Publishing is a process, not simply a convenient one-step thing. You first get to a Terms of Service (TOS) page, which you should read at least once, and skim quickly for changes whenever you publish. The reason for this is simple: by hitting the agreement button and moving to the next stage of the process, you are legally registering your agreement to be bound by those terms of service. It's a good idea always to check to see what you're getting into-if nothing else, the minor scandal involving Geocities and copyright a few years ago should be a lesson to that effect. While Elfwood is unlikely to do such a thing as that, if you violate anything in the TOS, that gives Elfwood the right to remove your account, no questions asked.
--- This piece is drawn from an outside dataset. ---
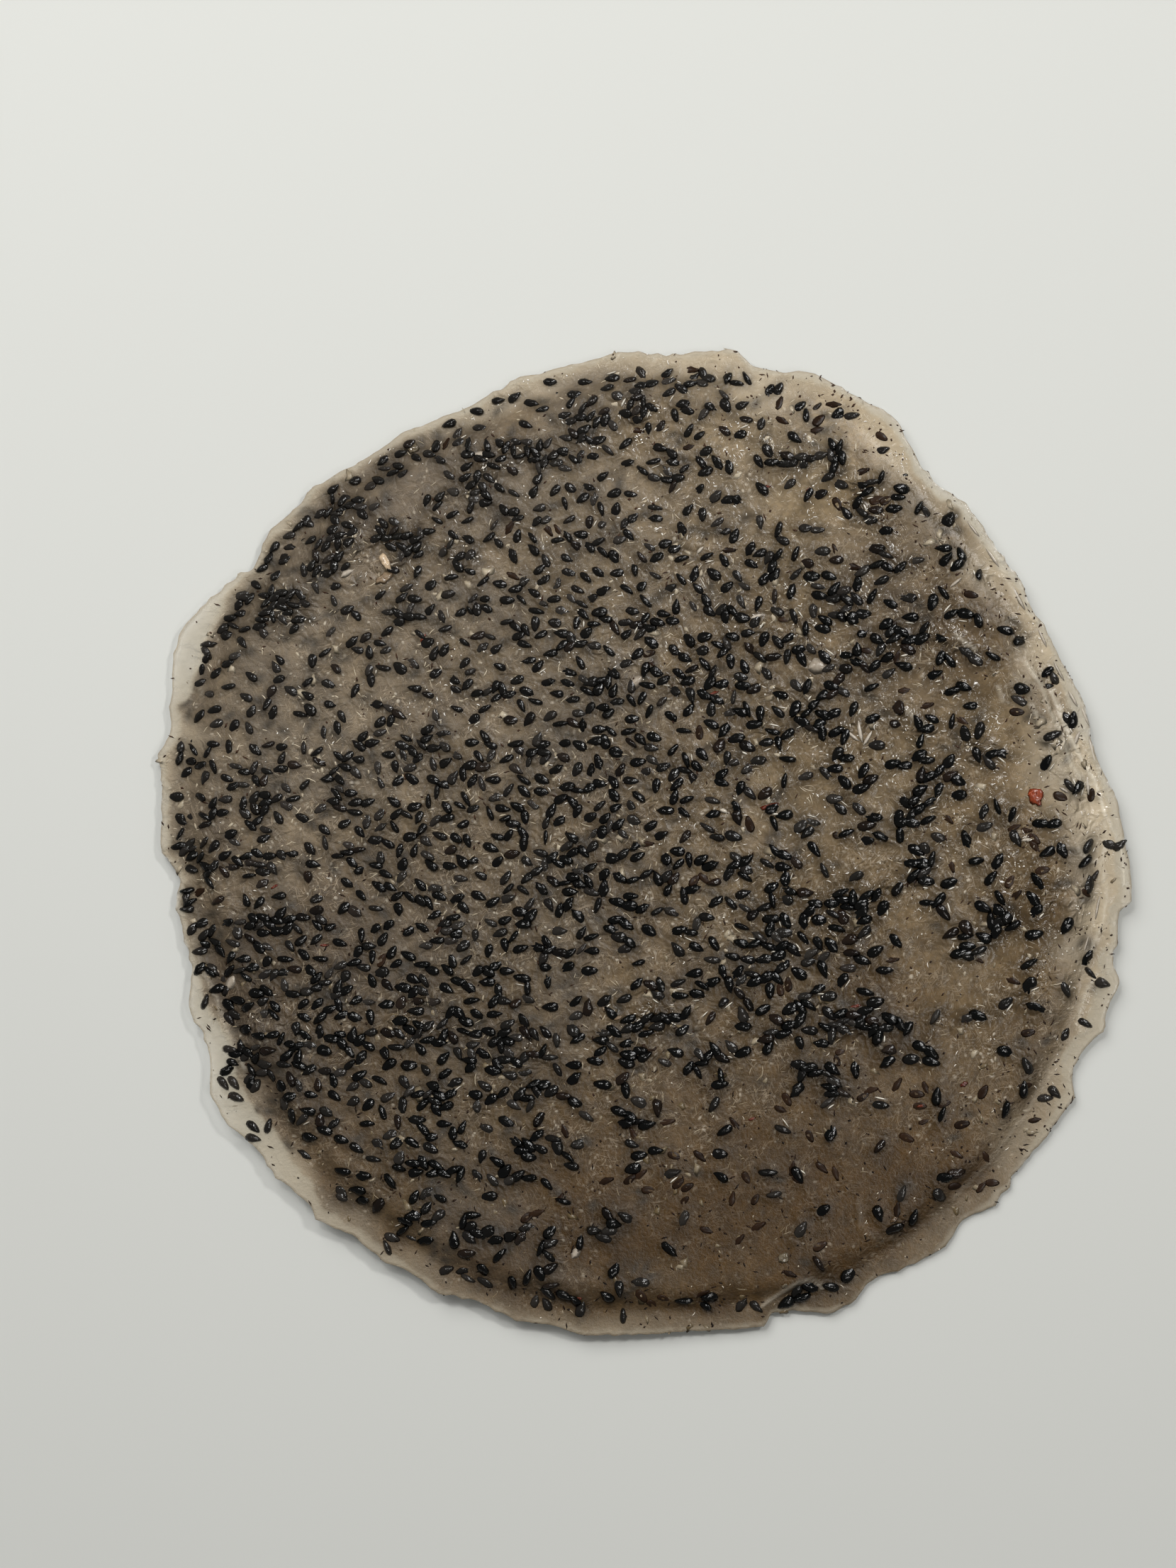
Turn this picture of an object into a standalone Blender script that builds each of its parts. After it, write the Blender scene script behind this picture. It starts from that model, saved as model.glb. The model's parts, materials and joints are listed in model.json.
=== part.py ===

After that you get to an automatic quality control page. This is fairly straightforward - the extranet checks to see if there are any obvious problems, such as having too few images for a first publish, or missing some piece of information, like a description (this happens sometimes by sheer accident). If there is something wrong, it will note the nature of the problem, and you can go back, fix it, and hit publish again; if everything is fine, it will say so and you can move on to the next page.
The next page clearly shows what changes and additions you are making, so you can double-check that these are the changes you wish to make. It's another way to prevent accidents, such as deleting the wrong thing, or uploading the wrong file. If everything looks fine, you push yes on this page, and...
... you're done! It's in the hands of the moderators now.